Farms and factories provide food and goods in exchange for the means to have other food and goods.  Not terribly troublesome although larger corporations tend to undervalue their workforce.  The service industries provide skills and labor for daily life's needs.  Resellers like Walmart handle distribution well, but they push the ethical envelope by encouraging unfair labor practices overseas.  

Then there are the banks ...  The community bank was birthed to serve as an intermediate agency between community members, but her illegitimate children on Wall Street have become manipulative giants with tentacles reaching into governments and the rule of nations. 
Many things that happen on Wall Street and in London’s financial
district are “socially useless,” says Lord Adair Turner,
chairman of Britain’s Financial Services Authority
 Thomas Jefferson said in 1802:
"I believe that banking institutions are more dangerous to our liberties than standing armies. If the American people ever allow private banks to control the issue of their currency, first by inflation, then by deflation, the banks and corporations that will grow up around the banks will deprive the people of all property - until their children wake-up homeless on the continent their fathers conquered."

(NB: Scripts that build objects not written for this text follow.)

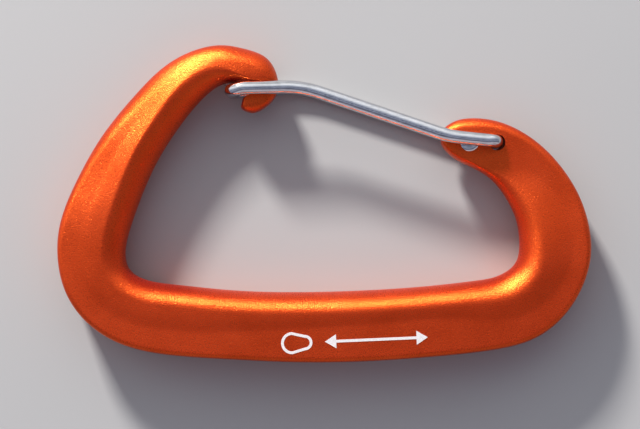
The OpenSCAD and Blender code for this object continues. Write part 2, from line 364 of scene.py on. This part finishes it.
def anodised_material():
    """Bead-blasted, orange-anodised aluminium: a metal glint under a redder dyed layer."""
    material, nodes, links, shader = new_material("anodised_orange")
    place = add(nodes, "ShaderNodeTexCoord").outputs["Object"]
    grain = add(nodes, "ShaderNodeTexNoise", Scale=6600.0, Detail=2.0, Roughness=0.6)
    cloud = add(nodes, "ShaderNodeTexNoise", Scale=160.0, Detail=4.0, Roughness=0.5)
    pit = add(nodes, "ShaderNodeTexVoronoi", Scale=6000.0)
    for node in (grain, cloud, pit):
        links.new(place, node.inputs["Vector"])
    blast = add(nodes, "ShaderNodeBump", Strength=0.5, Distance=0.00012)
    links.new(grain.outputs["Fac"], blast.inputs["Height"])
    pits = add(nodes, "ShaderNodeBump", Strength=0.3, Distance=0.00004)
    links.new(pit.outputs["Distance"], pits.inputs["Height"])
    links.new(blast.outputs["Normal"], pits.inputs["Normal"])
    dye = add(nodes, "ShaderNodeBsdfPrincipled", Specular_IOR_Level=0.1)
    lobes = [(shader, METAL_TINT, METAL_ROUGHNESS), (dye, DYE_TINT, DYE_ROUGHNESS)]
    for lobe, (low, high), (smooth, rough_end) in lobes:
        tint = ramp(nodes, [(0.35, low), (0.65, high)])
        links.new(cloud.outputs["Fac"], tint.inputs["Fac"])
        speckle = ramp(nodes, [(0.35, (0.7, 0.62, 0.55)), (0.6, (1.0, 1.0, 1.0))])
        links.new(grain.outputs["Fac"], speckle.inputs["Fac"])
        base = mixed(nodes, links, "MULTIPLY", 0.18, tint.outputs["Color"], speckle.outputs["Color"])
        links.new(base, lobe.inputs["Base Color"])
        rough = ramp(nodes, [(0.35, (smooth,) * 3), (0.65, (rough_end,) * 3)])
        links.new(grain.outputs["Fac"], rough.inputs["Fac"])
        links.new(rough.outputs["Color"], lobe.inputs["Roughness"])
        links.new(pits.outputs["Normal"], lobe.inputs["Normal"])
    shader.inputs["Metallic"].default_value = 1.0
    both = add(nodes, "ShaderNodeMixShader")
    both.inputs["Fac"].default_value = METAL_SHARE
    links.new(dye.outputs["BSDF"], both.inputs[1])
    links.new(shader.outputs["BSDF"], both.inputs[2])
    links.new(both.outputs["Shader"], nodes["Material Output"].inputs["Surface"])
    return material


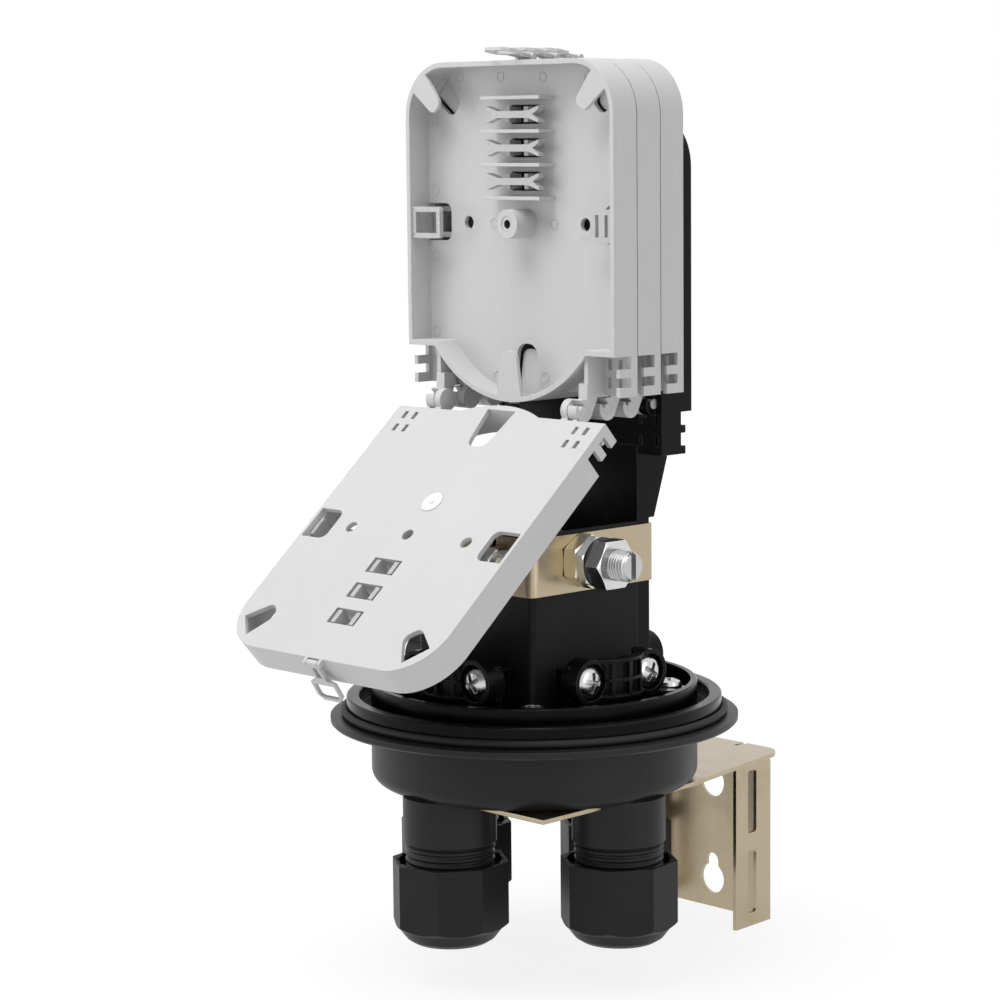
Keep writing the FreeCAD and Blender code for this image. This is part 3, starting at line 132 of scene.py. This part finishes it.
# An edge counts as sharp where the cosine between its rounded and its plain normal is below this; the painted edge
# highlight starts there
EDGE_START = 0.985


class Value:
    """A shader socket that Python arithmetic turns into Math nodes."""

    def __init__(self, network, socket):
        self.network = network
        self.socket = socket

    def maths(self, operation, *others, swap=False):
        terms = [self, *others]
        if swap:
            terms.reverse()
        return self.network.node(
            "ShaderNodeMath", {"operation": operation}, dict(enumerate(terms)))["Value"]

    def __add__(self, other):
        return self.maths("ADD", other)

    __radd__ = __add__

    def __mul__(self, other):
        return self.maths("MULTIPLY", other)

    __rmul__ = __mul__

    def __sub__(self, other):
        return self.maths("SUBTRACT", other)

    def __rsub__(self, other):
        return self.maths("SUBTRACT", other, swap=True)

    def power(self, exponent):
        return self.maths("POWER", exponent)

    def larger(self, other):
        return self.maths("MAXIMUM", other)

    def clamped(self):
        return self.maths("MINIMUM", 1.0).larger(0.0)


class Network:
    """The nodes of one material or world, each made through the same method."""

    def __init__(self, tree):
        self.tree = tree
        self.tree.nodes.clear()

    def node(self, kind, settings=None, inputs=None):
        made = self.tree.nodes.new(kind)
        for name, value in (settings or {}).items():
            if name == "stops":
                self.set_stops(made.color_ramp.elements, value)
            else:
                setattr(made, name, value)
        for name, value in (inputs or {}).items():
            self.feed(made.inputs[name], value)
        return {out.name: Value(self, out) for out in made.outputs if out.enabled}

    def set_stops(self, ramp, stops):
        while len(ramp) < len(stops):
            ramp.new(0.5)
        for stop, (at, colour) in zip(ramp, stops):
            stop.position = at
            stop.color = (*colour, 1.0)

    def feed(self, socket, value):
        if isinstance(value, Value):
            self.tree.links.new(value.socket, socket)
        elif socket.type == "RGBA":
            socket.default_value = (*value, 1.0)
        else:
            socket.default_value = value

    def blended(self, factor, first, second):
        return self.node("ShaderNodeMixShader", None, {0: factor, 1: first, 2: second})["Shader"]

    def seen(self):
        """One for what the camera sees, straight, in a reflection or through something clear."""
        path = self.node("ShaderNodeLightPath")
        return path["Is Camera Ray"].larger(path["Is Glossy Ray"]).larger(path["Is Transmission Ray"])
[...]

"The financial industry grew rapidly, as did the sums of money with which its players speculated on the prices of stocks, commodities and government bonds. The products they developed to turn money into even more money became more and more complex. At the same time, the risks they were willing to accept became incalculable.
The sector’s high salaries tend to attract the best and brightest university graduates. The members of this youthful elite don’t devise new products that make people’s lives better, nor do they found new companies that further progress. Instead, these young financial wizards invest a great deal of money and effort to develop sophisticated financial products, the sole purpose of which is to generate more profit for both their employers and, ultimately, for themselves — sometimes at the expense of other market players or even their customers.
Many things that happen on Wall Street and in London’s financial district are 'socially useless,' says Lord Adair Turner, chairman of Britain’s Financial Services Authority (FSA). The values that are created there are often not real or of any use to society, Turner adds."
If 80% of the world lives in poverty, then by analysis, that's the 'norm'.  The wealthy are abnormal, anomalous, and perhaps even cancerous tumors in the world.  Their contribution appears to be progressively less relevant and more destructive as the years pass.  It's been that way for centuries; wealth cultivates its own interests at the expense (on the backs) of others.   

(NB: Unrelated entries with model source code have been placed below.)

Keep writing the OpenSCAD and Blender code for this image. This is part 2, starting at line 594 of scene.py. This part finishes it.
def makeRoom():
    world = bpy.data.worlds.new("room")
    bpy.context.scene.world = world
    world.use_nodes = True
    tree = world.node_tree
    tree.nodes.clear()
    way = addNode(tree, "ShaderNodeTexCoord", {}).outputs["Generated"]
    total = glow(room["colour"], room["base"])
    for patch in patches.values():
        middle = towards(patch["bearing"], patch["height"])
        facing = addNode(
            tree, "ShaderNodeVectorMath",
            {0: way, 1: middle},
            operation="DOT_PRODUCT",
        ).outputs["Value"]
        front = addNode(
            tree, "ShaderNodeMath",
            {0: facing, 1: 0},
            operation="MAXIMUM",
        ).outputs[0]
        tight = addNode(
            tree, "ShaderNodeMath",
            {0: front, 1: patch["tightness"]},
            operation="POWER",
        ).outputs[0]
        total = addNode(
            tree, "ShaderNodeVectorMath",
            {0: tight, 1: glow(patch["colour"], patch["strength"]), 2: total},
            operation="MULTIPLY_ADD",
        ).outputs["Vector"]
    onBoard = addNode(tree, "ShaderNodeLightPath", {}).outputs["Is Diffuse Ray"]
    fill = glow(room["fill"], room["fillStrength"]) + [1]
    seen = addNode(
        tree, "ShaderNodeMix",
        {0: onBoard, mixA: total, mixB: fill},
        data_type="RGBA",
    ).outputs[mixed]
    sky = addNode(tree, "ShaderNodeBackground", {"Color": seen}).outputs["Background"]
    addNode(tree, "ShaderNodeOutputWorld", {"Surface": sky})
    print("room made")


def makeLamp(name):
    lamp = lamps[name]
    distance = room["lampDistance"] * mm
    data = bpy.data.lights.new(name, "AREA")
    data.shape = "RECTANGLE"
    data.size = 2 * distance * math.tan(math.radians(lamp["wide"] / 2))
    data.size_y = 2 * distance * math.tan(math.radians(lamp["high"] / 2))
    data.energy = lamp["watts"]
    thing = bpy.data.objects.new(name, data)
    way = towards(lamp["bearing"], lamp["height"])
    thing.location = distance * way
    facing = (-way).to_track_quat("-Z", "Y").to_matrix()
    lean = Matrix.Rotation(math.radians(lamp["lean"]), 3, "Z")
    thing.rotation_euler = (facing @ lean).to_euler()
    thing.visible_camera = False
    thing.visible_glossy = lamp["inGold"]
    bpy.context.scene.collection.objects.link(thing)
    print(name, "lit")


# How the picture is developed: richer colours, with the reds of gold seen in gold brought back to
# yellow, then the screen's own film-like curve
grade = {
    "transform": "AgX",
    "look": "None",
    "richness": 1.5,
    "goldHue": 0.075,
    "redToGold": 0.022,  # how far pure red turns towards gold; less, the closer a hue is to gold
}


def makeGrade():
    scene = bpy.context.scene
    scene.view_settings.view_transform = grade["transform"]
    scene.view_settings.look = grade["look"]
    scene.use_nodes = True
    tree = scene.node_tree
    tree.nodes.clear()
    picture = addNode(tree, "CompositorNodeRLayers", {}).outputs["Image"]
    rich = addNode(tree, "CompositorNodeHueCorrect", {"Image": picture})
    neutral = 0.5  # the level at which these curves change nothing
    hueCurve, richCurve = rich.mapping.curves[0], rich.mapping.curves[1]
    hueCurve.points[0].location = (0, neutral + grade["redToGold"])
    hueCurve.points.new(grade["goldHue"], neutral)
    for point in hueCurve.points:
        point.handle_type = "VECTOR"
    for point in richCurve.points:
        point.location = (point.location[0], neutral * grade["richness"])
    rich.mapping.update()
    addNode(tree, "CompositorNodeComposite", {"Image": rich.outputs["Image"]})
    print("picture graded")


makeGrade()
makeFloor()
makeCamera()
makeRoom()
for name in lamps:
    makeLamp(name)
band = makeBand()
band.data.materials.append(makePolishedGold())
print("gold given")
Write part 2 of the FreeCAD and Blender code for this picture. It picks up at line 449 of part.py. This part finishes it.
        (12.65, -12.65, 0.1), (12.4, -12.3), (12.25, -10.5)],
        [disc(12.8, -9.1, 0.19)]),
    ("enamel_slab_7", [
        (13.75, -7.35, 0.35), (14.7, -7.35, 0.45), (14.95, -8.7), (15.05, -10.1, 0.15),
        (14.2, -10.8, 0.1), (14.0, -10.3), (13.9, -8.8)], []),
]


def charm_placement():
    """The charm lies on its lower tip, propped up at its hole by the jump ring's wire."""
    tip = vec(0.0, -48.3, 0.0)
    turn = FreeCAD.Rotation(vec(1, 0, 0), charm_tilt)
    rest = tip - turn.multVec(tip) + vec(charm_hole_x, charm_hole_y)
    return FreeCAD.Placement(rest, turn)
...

Is our view of the world perhaps upside down?  Are the wealthy in fact the abnormal?  Are they like most of the financial industry?  Socially useless? Just criminals, destructive to all 'normal' folks?  Perhaps so with just a few exceptions like Gates and Gutenberg and the innovators that create great jobs and products.

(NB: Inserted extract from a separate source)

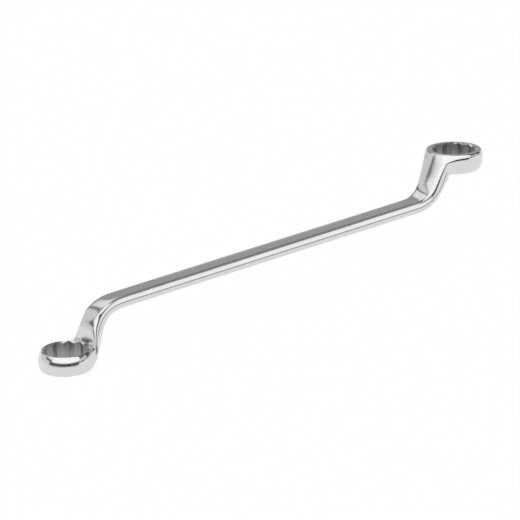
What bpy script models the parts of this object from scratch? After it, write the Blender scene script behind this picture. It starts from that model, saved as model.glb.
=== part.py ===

We'll adjust and adapt of course, but by what path?

Interesting prospects, most of which are volatile, and as usual the poor (normal folks) will carry the bulk of the burden. 

“The gains from economic growth in 2011 were quite unevenly shared as household income fell in the middle and rose at the top,” Robert Greenstein, president of the Center on Budget and Policy Priorities in Washington, said on a conference call with reporters.
Average incomes fell for the bottom 80 percent of earners and rose for the top 20 percent, highlighting the need for “those at the top to share” as the nation looks to reduce its budget deficit, Greenstein said.
An ethical economy would make a place for all who were willing to work and contribute, would it not?

The only way for a small group of people to become obscenely rich is for huge masses of others to be kept quite poor.